WORK TO DO: Could you write out the opening lines of the data, word for word, stopping after the line that contains "the right foot."?

DATA:
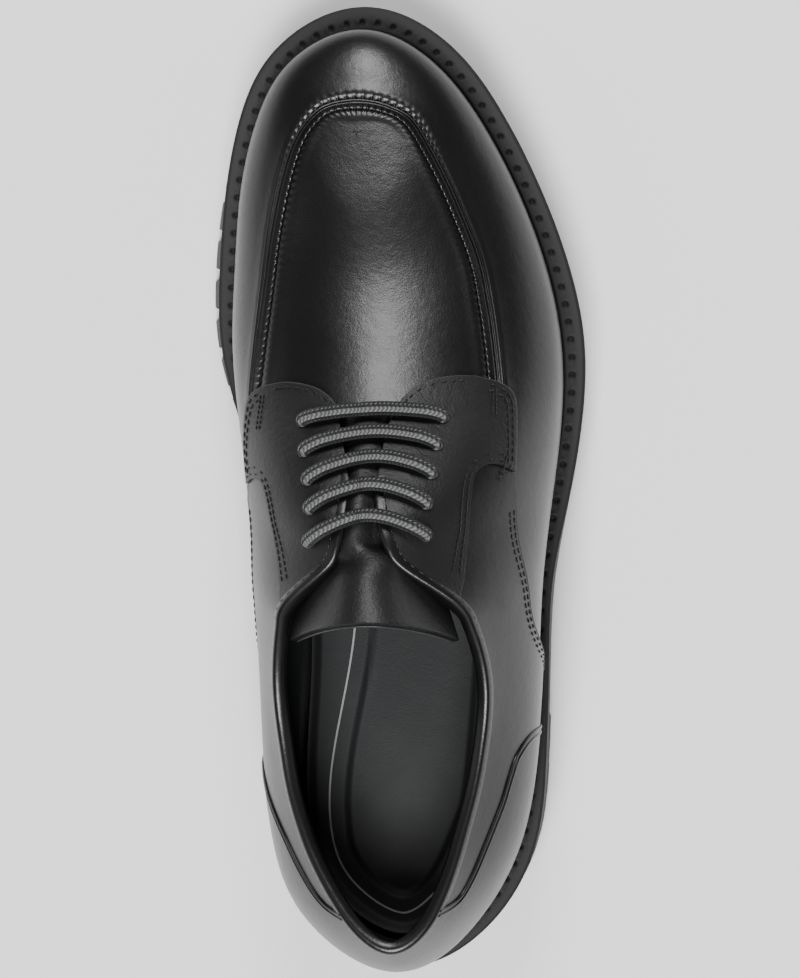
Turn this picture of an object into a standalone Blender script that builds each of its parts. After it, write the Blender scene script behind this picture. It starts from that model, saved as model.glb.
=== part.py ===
"""Lug sole derby shoe with an apron toe, for the right foot.

Metres, +Z up, +Y towards the toe and +X towards the outer (lateral) side. The origin is on the floor,
at the centre of the bounding box. The upper is one hollow wall through sections of the last: each
section runs from the feather, where upper and sole meet, over the widest point to the topline. The
overlays, welt, sole, insole and tongue all take their shape from that same wall.
"""

import math

import bmesh
import bpy
import numpy as np
from mathutils import Vector

# Last and upper
UPPER_LENGTH = 0.2945
BALL_WIDTH = 0.1050
INSTEP_RISE = 0.0825
GIRTH_RISE = 0.0220
FEATHER_TUCK = 0.0050
UPPER_WALL = 0.0024
OVERLAY_THICKNESS = 0.0011
THROAT_WIDTH = 0.0090
CLEARANCE = 0.0003
PANEL_GAP = 0.0004

# Sole
HEEL_SEAT_HEIGHT = 0.0340
FOREPART_HEIGHT = 0.0220
TOE_SPRING = 0.0125
WELT_WIDTH = 0.0080
WELT_THICKNESS = 0.0034
SOLE_SIDE_STEP = 0.0014
SOLE_SIDE_GROOVE = 0.0016
LUG_FLARE = 0.0026
LUG_PITCH = 0.0130
LUG_GAP = 0.0036
LUG_NOTCH = 0.0018
TREAD_DEPTH = 0.0045
TREAD_RIM = 0.0150
HEEL_LENGTH = 0.0760
HEEL_HEIGHT = 0.0220

# Trim
FOOTBED_THICKNESS = 0.0040
TONGUE_THICKNESS = 0.0026
APRON_SEAM_WIDTH = 0.0042
APRON_SEAM_HEIGHT = 0.0015
LACE_DIAMETER = 0.0048
LACE_BOW = 0.0025
EYELET_DIAMETER = 0.0060

# Closeness of the meshes
STEPS_PER_STATION = 3
LOW_ANGLE = math.radians(62)
SMALL = 1e-3

# Shares of the upper's length along, of the ball's width to each side, of the heel's rise in the seat,
# of the toe spring, of the girth's rise over the seat, of the tuck at the feather, of the welt's width
# and of the lugs' flare, from the back of the heel to the tip of the toe.
LAST = (
    # row, along, lateral, medial, seat, spring, girth, tuck and welt and flare, each lateral and medial
    ("heel back", 0.000, 0.005, 0.005, 1.00, 0.00, 0.95, 1.0, 1.0, 0.35, 0.35, 0.0, 0.0),
    ("heel turn", 0.051, 0.230, -0.253, 1.00, 0.00, 0.95, 1.0, 1.0, 0.72, 0.42, 0.0, 0.0),
    ("heel side", 0.131, 0.354, -0.355, 0.96, 0.00, 0.93, 1.1, 1.1, 0.72, 0.36, 0.0, 0.0),
    ("counter", 0.218, 0.402, -0.387, 0.88, 0.00, 0.93, 1.2, 1.5, 0.46, 0.28, 0.0, 0.0),
    ("waist back", 0.313, 0.421, -0.400, 0.67, 0.00, 1.00, 1.2, 2.0, 0.30, 0.00, 0.0, 0.0),
    ("waist", 0.405, 0.432, -0.421, 0.42, 0.00, 1.04, 1.1, 2.2, 0.28, -0.35, 0.0, 0.0),
    ("instep", 0.493, 0.458, -0.452, 0.21, 0.00, 0.98, 1.0, 1.8, 0.55, -0.15, -0.3, 0.2),
    ("ball back", 0.575, 0.484, -0.486, 0.04, 0.00, 0.89, 0.8, 1.1, 0.72, 0.35, -0.5, 0.7),
    ("ball", 0.660, 0.484, -0.514, 0.00, 0.00, 0.73, 0.7, 0.8, 0.85, 0.85, -0.55, 1.1),
    ("ball front", 0.745, 0.437, -0.511, 0.00, 0.04, 0.61, 0.7, 0.7, 0.85, 1.00, -0.55, 1.3),
    ("toe back", 0.830, 0.348, -0.492, 0.00, 0.16, 0.59, 0.7, 0.7, 0.85, 0.95, -0.5, 1.1),
    ("toe side", 0.908, 0.231, -0.438, 0.00, 0.40, 0.55, 0.7, 0.7, 0.90, 0.95, -0.3, 0.5),
    ("toe turn", 0.969, 0.086, -0.329, 0.00, 0.64, 0.55, 0.7, 0.7, 1.00, 1.00, 0.0, 0.1),
    ("toe tip", 1.000, -0.120, -0.120, 0.00, 0.80, 0.55, 0.7, 0.7, 1.05, 1.05, 0.0, 0.0),
)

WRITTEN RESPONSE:
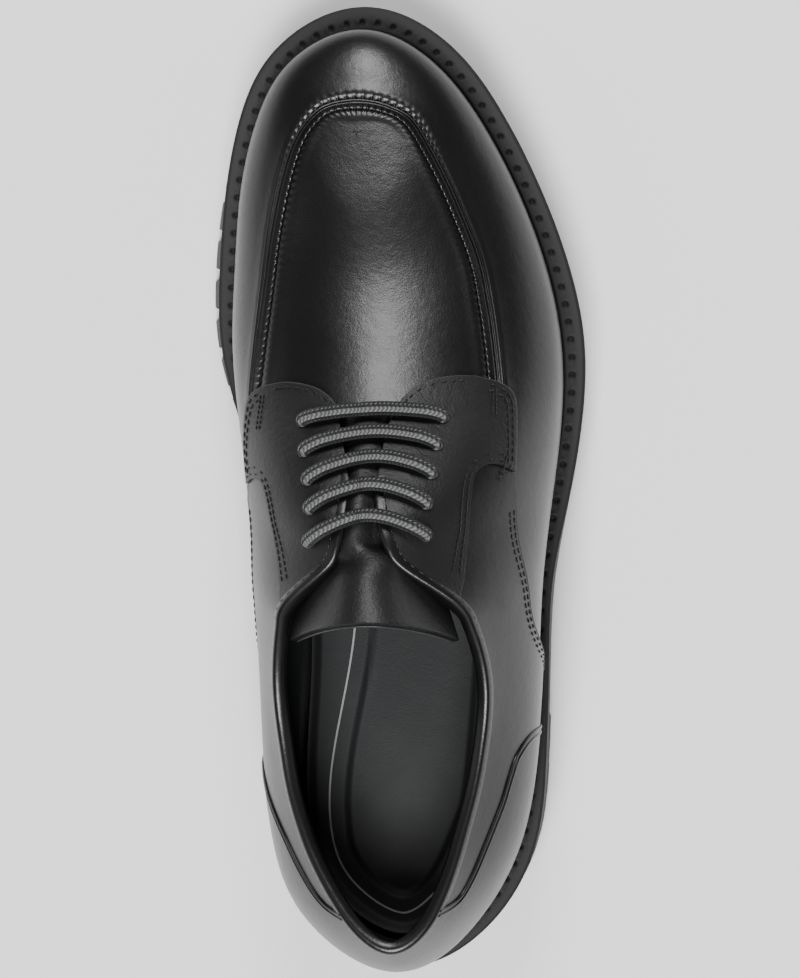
Turn this picture of an object into a standalone Blender script that builds each of its parts. After it, write the Blender scene script behind this picture. It starts from that model, saved as model.glb.
=== part.py ===
"""Lug sole derby shoe with an apron toe, for the right foot.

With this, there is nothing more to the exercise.